BEGIN Listing
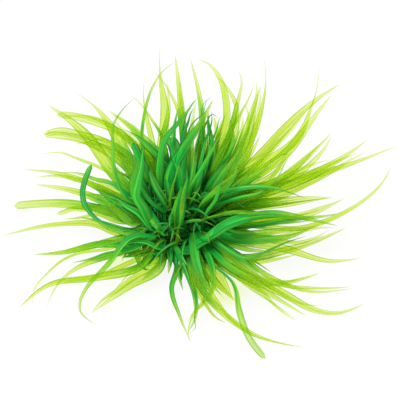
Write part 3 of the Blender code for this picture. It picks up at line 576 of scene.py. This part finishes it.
# For each leaf material: the green near the crown, the colour of light in the blade and of what lies behind,
# and how much of both there is near the crown and far from it
LOOKS = {
    "leaf_green": {
        "near": "inner", "glow": (0.60, 0.88, 0.04, 1), "glow_near": 0.30, "glow_far": 0.45,
        "through_deep": (0.30, 0.80, 0.15, 1), "through": (0.83, 0.935, 0.35, 1),
        "through_pale": (0.96, 0.98, 0.76, 1), "open_near": 0.34, "open_far": 0.95},
    "inner_leaf_green": {
        "near": "deep", "glow": (0.15, 0.70, 0.05, 1), "glow_near": 0.20, "glow_far": 0.40,
        "through_deep": (0.20, 0.80, 0.20, 1), "through": (0.40, 0.85, 0.20, 1),
        "through_pale": (0.70, 0.92, 0.30, 1), "open_near": 0.10, "open_far": 0.70},
}


def shoot_material(name, green):
    """Stem skin with fine lengthwise lines, darker between them and in patches."""
    bench = Bench(bpy.data.materials.new(name))
    place = bench.node("TexCoord", output="Object")
    drawn = bench.node("Mapping", {"Vector": place, "Scale": (900, 900, 120)})
    lines = bench.noise(drawn, 1.0, 3)
    patches = bench.noise(place, 220, 3)
    low = tuple(channel * 0.45 for channel in green[:3]) + (1,)
    colour = bench.blend(lines.ramp(0.35, 0.65), low, tuple(green))
    colour = bench.blend(patches.ramp(0.5, 0.75) * 0.5, colour, (0.05, 0.20, 0.03, 1))
    bump = bench.node("Bump", {"Strength": 0.4, "Distance": 0.2 * MM, "Height": lines})
    skin = bench.node("BsdfPrincipled", {
        "Base Color": colour, "Roughness": 0.4 + patches * 0.2, "Specular IOR Level": 0.3, "Normal": bump})
    return bench.finish(skin)


def floor_material(name, stage):
    """A pale floor: mostly plain white where it is seen, with a faint yellow-green glow of painted light in
    front of the crown, standing for light through the leaves, and lit as any floor elsewhere."""
    bench = Bench(bpy.data.materials.new(name))
    place = bench.node("TexCoord", output="Object")
    glow = 0
    # Painted light: a yellow-green pool round each spot, put in the floor's colour and cast by no lamp
    for spot in PAINTED_LIGHT_SPOTS:
        glow = (1 - bench.distance(place, spot).ramp(3 * MM, 9.5 * MM)) * 0.7 + glow
    pale = bench.blend(glow, WHITE, (0.88, 0.98, 0.42, 1))
    lit = bench.node("BsdfDiffuse", {"Color": stage.floor_colour})
    white = bench.node("Emission", {"Color": pale, "Strength": 1.0})
    path = bench.node("LightPath").socket.node.outputs
    seen = Wire(bench, path["Is Camera Ray"]) + Wire(bench, path["Is Glossy Ray"])
    # The plain white also shows to light that passes on through the leaves, so the floor glows into them from
    # below as a lamp would, also where the clump shades it
    seen = seen + Wire(bench, path["Is Transmission Ray"])
    share = seen.ramp(0.0, 1.0) * stage.floor_white
    return bench.finish(bench.mix(share, lit, white))


# Shapes


def unit(vectors):
    """The same directions with a length of one."""
    return vectors / np.linalg.norm(vectors, axis=-1, keepdims=True)


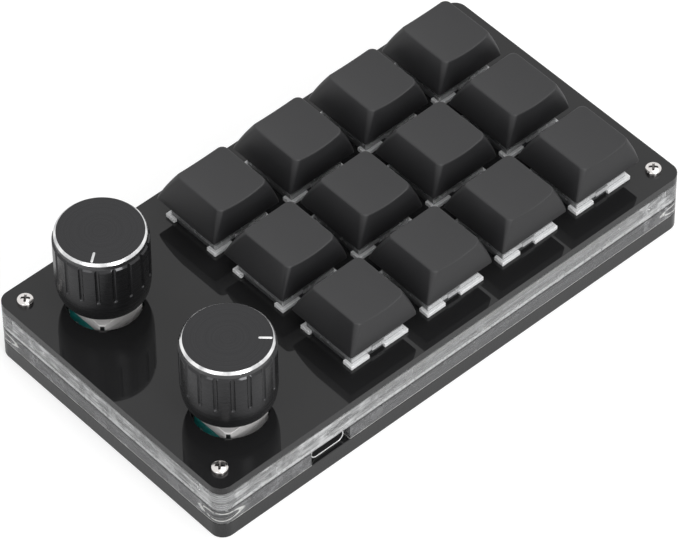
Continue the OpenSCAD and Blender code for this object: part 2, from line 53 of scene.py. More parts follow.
END Listing
Only the number is wanted: how many lines in the entries above contain the string "Blender"?

2